I have a regression problem that I solve with a random forest in R. Input are several predictors (up to 40), output is a point in time (represented as a year between 1867 and 2017). The reference data is severly unbalanced (>95% being between 2000 and 2017 and <1% being between 1867 and 1950).
For classification problems I found several answers (here is a good overview) to handle imbalanced data, however none for regression. I already tried treating the problem as classification (years can be interpreted as discrete, so factorizing the limited number of years was no issue), however this severly degraded performance. I'm not sure how exactly random forests treat the continuity (likely averaging?), but the "continous context" of the regression seems to provide good effects. So for now I'll stick with the regression.
I applied stratification on test and training set, making sure that out of the few examples at least some are in each set.
library(splitstackshape)
strat = stratified(data, "TARGET_VAR", N_SAMPLES, bothSets = TRUE)

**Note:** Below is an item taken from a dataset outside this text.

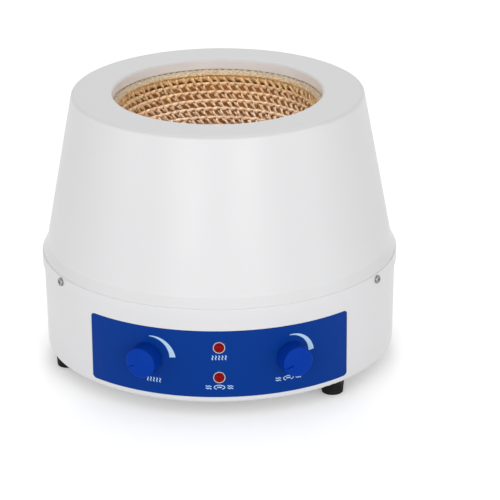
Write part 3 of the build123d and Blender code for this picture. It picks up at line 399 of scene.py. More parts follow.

I also played around with oversampling [which seems to lead to severe overfits] and undersampling [which basically throws away a large part of my tediously collected training data :/]. However results remain modest.
library(UBL)
# do training-test-split before (especially in case of oversampling!)
data_undersampled = RandUnderRegress(TARGET_VAR~., data)
data_oversampled = RandOverRegress(TARGET_VAR~., data)
Are there other/better techniques to handle random forest regression with unbalanced continous data?